WORK TO BE COMPLETED>
Transcribe only the lines from the line with "# One round" through the line with "before = set(bpy.data.objects)", exactly, counting both of those lines as part of the stretch.

----- EXTRACTED DATA

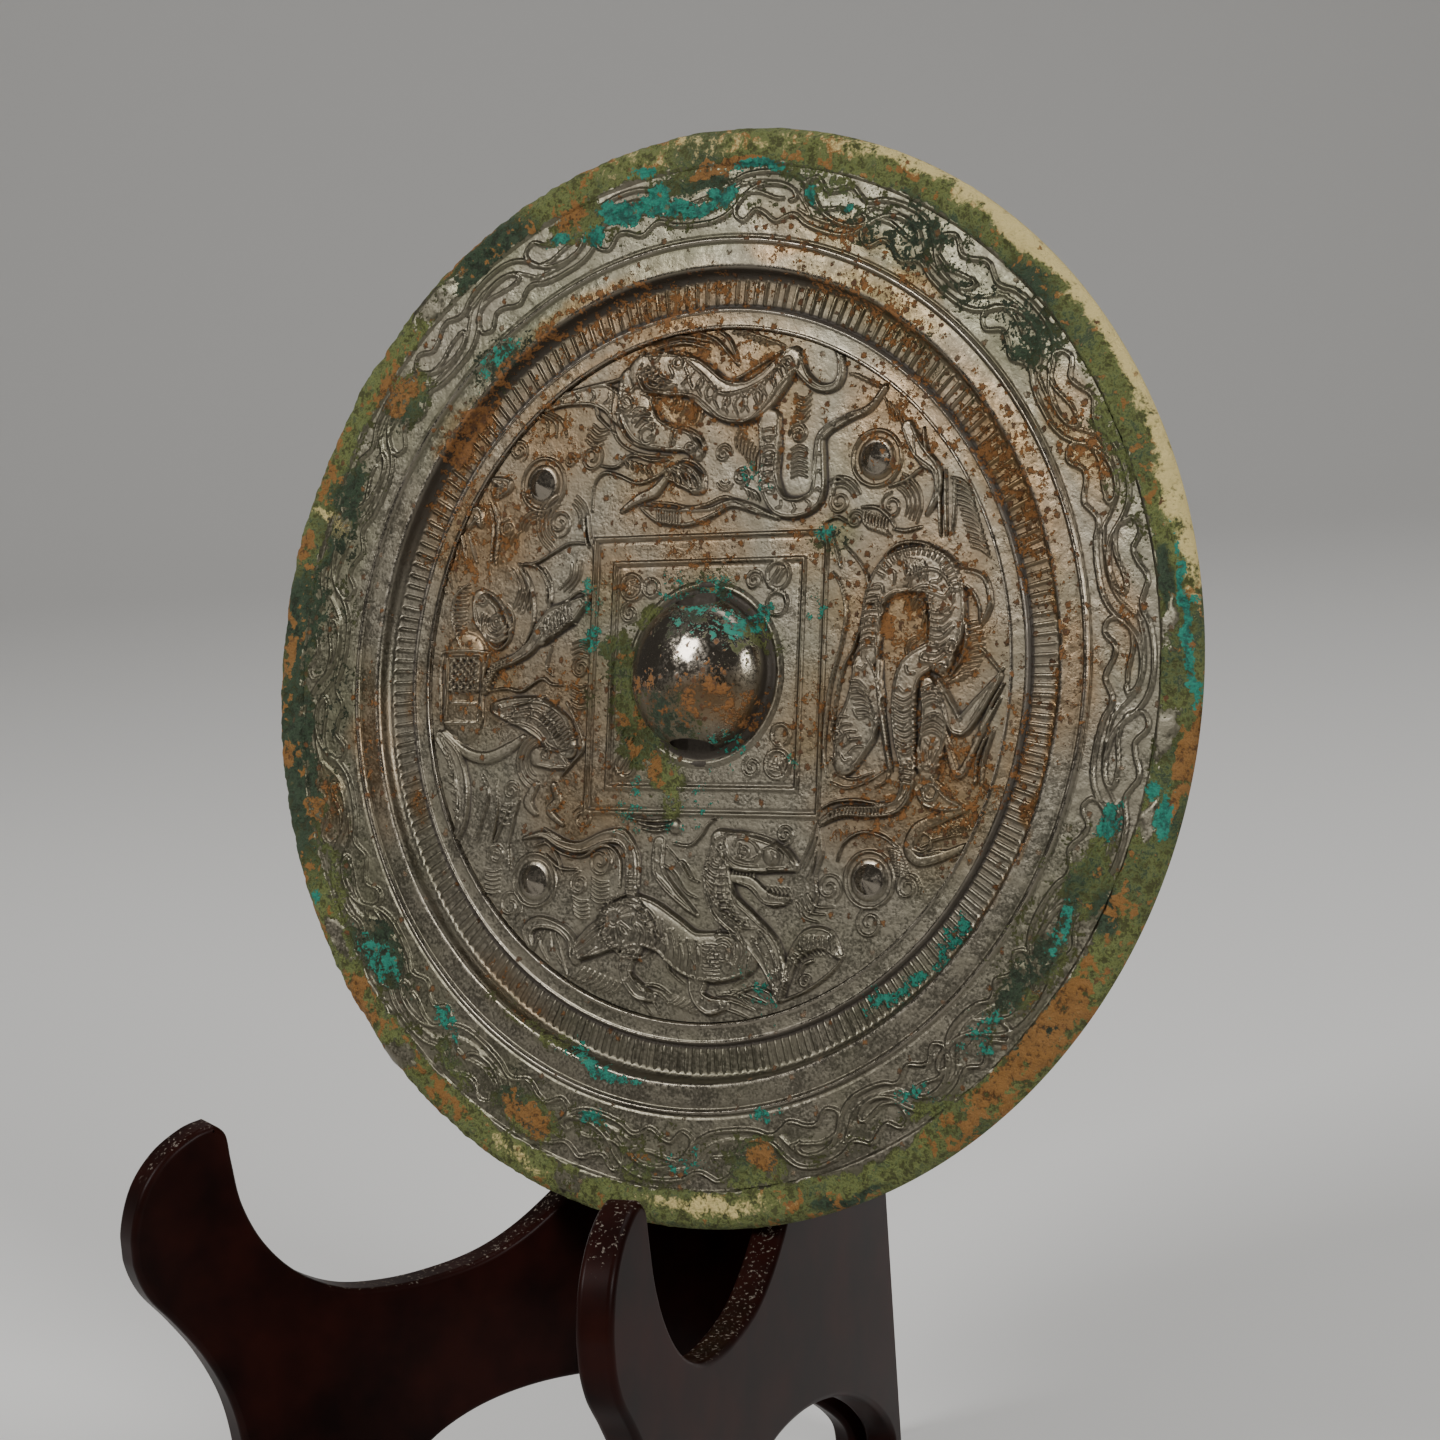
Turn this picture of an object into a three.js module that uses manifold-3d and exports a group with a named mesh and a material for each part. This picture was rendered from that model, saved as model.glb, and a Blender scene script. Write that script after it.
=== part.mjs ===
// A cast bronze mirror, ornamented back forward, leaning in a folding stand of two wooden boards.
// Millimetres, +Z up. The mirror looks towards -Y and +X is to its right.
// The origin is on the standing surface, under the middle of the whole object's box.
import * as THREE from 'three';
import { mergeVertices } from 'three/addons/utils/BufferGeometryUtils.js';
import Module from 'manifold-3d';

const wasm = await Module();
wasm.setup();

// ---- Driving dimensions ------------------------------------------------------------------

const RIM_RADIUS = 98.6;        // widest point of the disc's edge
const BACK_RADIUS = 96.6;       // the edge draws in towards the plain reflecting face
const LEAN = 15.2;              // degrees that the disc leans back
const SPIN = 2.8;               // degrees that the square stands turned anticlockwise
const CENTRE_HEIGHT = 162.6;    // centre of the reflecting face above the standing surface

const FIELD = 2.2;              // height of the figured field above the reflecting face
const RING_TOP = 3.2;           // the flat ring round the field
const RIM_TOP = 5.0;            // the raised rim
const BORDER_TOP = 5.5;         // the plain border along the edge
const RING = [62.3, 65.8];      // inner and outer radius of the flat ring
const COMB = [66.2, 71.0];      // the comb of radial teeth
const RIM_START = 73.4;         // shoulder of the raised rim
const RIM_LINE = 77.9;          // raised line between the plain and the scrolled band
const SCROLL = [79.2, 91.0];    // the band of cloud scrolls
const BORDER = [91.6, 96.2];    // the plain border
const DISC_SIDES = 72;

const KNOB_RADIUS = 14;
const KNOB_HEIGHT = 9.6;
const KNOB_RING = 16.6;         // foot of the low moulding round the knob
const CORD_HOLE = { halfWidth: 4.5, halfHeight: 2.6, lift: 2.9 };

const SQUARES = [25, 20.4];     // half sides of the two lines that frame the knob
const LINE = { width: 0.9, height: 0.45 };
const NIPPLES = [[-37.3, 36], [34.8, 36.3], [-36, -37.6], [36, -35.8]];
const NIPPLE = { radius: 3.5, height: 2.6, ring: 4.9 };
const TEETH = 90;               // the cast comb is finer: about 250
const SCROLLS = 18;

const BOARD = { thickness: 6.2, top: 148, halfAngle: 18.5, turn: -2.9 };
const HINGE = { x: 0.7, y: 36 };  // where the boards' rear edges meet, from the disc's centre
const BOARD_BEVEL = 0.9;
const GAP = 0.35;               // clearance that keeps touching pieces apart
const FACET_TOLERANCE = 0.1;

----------
----- EXTRACTED DATA

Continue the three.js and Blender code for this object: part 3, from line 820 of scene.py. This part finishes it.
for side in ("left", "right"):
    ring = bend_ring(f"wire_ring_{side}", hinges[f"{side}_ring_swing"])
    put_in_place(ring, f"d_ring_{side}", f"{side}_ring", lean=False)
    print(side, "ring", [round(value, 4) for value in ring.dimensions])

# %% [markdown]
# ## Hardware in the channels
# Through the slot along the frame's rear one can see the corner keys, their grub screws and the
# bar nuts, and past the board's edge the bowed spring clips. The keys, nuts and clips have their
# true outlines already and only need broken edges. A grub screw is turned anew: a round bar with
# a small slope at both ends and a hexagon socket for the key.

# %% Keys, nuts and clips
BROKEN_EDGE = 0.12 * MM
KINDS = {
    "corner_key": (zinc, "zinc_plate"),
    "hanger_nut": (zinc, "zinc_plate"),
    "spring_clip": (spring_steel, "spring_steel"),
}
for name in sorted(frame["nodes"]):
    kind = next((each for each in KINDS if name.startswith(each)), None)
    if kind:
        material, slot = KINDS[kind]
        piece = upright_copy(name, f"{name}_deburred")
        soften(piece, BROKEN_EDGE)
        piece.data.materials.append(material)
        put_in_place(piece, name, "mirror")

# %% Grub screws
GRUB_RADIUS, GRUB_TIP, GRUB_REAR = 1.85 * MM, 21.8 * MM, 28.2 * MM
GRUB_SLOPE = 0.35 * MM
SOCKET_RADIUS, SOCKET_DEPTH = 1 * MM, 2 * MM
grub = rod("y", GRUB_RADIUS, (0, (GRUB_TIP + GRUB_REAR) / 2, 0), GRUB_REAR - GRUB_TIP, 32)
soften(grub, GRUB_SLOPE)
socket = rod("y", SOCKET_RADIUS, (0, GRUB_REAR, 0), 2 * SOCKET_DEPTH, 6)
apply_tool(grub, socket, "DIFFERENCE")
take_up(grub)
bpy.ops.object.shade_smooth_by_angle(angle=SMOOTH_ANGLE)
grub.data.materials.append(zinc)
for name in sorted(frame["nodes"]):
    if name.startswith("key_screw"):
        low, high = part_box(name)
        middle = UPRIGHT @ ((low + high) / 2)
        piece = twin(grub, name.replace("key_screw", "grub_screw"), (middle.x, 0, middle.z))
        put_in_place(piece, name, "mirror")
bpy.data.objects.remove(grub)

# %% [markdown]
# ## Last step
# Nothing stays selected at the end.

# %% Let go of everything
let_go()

----------
----- EXTRACTED DATA

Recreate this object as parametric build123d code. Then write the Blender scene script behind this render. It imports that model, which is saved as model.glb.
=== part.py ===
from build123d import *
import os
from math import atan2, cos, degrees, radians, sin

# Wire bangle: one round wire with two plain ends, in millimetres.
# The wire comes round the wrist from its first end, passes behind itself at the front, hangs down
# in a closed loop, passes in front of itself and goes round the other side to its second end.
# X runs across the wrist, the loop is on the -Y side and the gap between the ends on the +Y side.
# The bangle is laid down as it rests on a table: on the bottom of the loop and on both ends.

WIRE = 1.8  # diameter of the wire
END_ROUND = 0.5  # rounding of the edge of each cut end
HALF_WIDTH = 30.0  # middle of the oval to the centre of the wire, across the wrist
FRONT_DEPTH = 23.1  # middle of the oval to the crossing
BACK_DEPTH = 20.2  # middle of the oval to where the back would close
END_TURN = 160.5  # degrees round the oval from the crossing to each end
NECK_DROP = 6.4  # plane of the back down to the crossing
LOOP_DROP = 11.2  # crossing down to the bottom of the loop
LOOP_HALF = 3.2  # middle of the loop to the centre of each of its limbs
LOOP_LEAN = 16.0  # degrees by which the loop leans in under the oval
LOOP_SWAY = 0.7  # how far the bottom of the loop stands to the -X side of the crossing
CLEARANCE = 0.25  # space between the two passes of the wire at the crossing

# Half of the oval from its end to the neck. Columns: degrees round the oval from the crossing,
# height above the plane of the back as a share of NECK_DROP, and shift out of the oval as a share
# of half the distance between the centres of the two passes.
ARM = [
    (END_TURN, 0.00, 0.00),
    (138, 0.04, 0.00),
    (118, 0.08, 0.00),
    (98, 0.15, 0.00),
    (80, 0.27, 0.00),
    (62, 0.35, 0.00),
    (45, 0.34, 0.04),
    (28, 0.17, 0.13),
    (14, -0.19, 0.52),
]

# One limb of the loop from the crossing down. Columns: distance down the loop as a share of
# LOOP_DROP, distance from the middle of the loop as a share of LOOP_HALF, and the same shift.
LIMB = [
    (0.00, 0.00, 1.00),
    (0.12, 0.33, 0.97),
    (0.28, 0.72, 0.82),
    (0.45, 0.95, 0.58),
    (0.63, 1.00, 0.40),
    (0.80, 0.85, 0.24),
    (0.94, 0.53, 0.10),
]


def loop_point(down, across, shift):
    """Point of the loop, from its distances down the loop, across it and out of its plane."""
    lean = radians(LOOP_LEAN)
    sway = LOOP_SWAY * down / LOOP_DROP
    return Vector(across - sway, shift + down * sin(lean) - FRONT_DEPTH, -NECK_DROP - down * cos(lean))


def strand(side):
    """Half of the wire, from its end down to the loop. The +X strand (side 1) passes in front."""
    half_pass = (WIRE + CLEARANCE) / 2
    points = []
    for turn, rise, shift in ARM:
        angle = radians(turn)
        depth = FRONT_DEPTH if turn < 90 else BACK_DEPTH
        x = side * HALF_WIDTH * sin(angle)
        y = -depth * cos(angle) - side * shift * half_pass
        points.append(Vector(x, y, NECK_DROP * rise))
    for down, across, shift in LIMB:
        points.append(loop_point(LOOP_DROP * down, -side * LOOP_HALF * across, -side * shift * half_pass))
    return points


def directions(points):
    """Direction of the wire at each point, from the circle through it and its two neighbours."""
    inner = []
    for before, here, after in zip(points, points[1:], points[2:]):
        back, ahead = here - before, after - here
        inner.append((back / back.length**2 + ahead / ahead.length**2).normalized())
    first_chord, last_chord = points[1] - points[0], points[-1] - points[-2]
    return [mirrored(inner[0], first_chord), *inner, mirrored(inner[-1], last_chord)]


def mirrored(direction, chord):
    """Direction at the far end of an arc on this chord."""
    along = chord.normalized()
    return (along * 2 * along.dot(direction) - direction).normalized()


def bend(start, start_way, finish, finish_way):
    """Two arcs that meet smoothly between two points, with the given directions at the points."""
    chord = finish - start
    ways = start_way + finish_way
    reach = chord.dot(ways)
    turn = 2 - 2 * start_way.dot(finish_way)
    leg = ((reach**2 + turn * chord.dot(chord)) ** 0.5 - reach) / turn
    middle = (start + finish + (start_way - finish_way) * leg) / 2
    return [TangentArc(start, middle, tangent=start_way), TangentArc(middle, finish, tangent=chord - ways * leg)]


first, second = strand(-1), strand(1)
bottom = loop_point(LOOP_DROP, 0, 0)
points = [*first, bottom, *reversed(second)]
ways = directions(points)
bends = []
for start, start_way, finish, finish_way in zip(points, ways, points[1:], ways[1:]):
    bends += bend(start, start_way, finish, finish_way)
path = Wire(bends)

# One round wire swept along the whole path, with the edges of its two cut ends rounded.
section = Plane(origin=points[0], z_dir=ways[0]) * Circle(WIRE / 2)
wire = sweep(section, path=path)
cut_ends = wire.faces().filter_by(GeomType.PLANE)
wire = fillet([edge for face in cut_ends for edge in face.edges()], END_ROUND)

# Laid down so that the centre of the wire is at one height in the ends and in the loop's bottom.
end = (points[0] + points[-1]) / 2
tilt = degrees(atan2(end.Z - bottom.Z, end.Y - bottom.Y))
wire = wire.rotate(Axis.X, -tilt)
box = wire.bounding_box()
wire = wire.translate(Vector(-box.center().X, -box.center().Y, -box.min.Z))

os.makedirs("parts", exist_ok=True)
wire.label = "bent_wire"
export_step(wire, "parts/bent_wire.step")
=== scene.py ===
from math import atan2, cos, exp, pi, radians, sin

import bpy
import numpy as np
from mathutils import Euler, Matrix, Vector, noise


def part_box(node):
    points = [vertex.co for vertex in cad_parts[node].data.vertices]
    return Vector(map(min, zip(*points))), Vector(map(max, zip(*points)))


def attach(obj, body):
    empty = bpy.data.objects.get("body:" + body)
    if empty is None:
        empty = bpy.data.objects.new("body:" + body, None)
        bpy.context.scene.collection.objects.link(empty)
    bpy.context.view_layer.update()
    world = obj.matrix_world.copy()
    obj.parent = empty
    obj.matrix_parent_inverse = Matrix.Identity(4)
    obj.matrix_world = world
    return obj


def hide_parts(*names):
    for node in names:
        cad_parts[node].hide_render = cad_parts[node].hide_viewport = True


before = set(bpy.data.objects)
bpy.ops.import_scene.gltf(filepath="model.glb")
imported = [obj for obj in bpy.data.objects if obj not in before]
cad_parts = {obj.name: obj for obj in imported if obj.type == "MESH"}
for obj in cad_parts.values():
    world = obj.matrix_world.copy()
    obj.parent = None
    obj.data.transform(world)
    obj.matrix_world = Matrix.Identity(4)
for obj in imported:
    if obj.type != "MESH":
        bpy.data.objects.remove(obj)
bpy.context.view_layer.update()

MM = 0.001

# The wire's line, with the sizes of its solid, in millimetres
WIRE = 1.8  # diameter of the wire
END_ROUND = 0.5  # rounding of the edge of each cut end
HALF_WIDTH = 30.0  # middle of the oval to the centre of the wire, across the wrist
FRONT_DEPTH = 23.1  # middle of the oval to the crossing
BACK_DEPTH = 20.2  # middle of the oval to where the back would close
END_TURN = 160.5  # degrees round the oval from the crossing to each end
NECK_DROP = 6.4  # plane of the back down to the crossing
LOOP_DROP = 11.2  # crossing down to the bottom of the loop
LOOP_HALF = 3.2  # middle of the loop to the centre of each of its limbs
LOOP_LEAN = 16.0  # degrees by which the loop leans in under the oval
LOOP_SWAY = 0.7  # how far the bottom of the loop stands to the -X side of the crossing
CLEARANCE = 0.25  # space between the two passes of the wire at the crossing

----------

ANSWER TO THIS EXERCISE>
# One round wire swept along the whole path, with the edges of its two cut ends rounded.
section = Plane(origin=points[0], z_dir=ways[0]) * Circle(WIRE / 2)
wire = sweep(section, path=path)
cut_ends = wire.faces().filter_by(GeomType.PLANE)
wire = fillet([edge for face in cut_ends for edge in face.edges()], END_ROUND)

# Laid down so that the centre of the wire is at one height in the ends and in the loop's bottom.
end = (points[0] + points[-1]) / 2
tilt = degrees(atan2(end.Z - bottom.Z, end.Y - bottom.Y))
wire = wire.rotate(Axis.X, -tilt)
box = wire.bounding_box()
wire = wire.translate(Vector(-box.center().X, -box.center().Y, -box.min.Z))

os.makedirs("parts", exist_ok=True)
wire.label = "bent_wire"
export_step(wire, "parts/bent_wire.step")
=== scene.py ===
from math import atan2, cos, exp, pi, radians, sin

import bpy
import numpy as np
from mathutils import Euler, Matrix, Vector, noise


def part_box(node):
    points = [vertex.co for vertex in cad_parts[node].data.vertices]
    return Vector(map(min, zip(*points))), Vector(map(max, zip(*points)))


def attach(obj, body):
    empty = bpy.data.objects.get("body:" + body)
    if empty is None:
        empty = bpy.data.objects.new("body:" + body, None)
        bpy.context.scene.collection.objects.link(empty)
    bpy.context.view_layer.update()
    world = obj.matrix_world.copy()
    obj.parent = empty
    obj.matrix_parent_inverse = Matrix.Identity(4)
    obj.matrix_world = world
    return obj


def hide_parts(*names):
    for node in names:
        cad_parts[node].hide_render = cad_parts[node].hide_viewport = True


before = set(bpy.data.objects)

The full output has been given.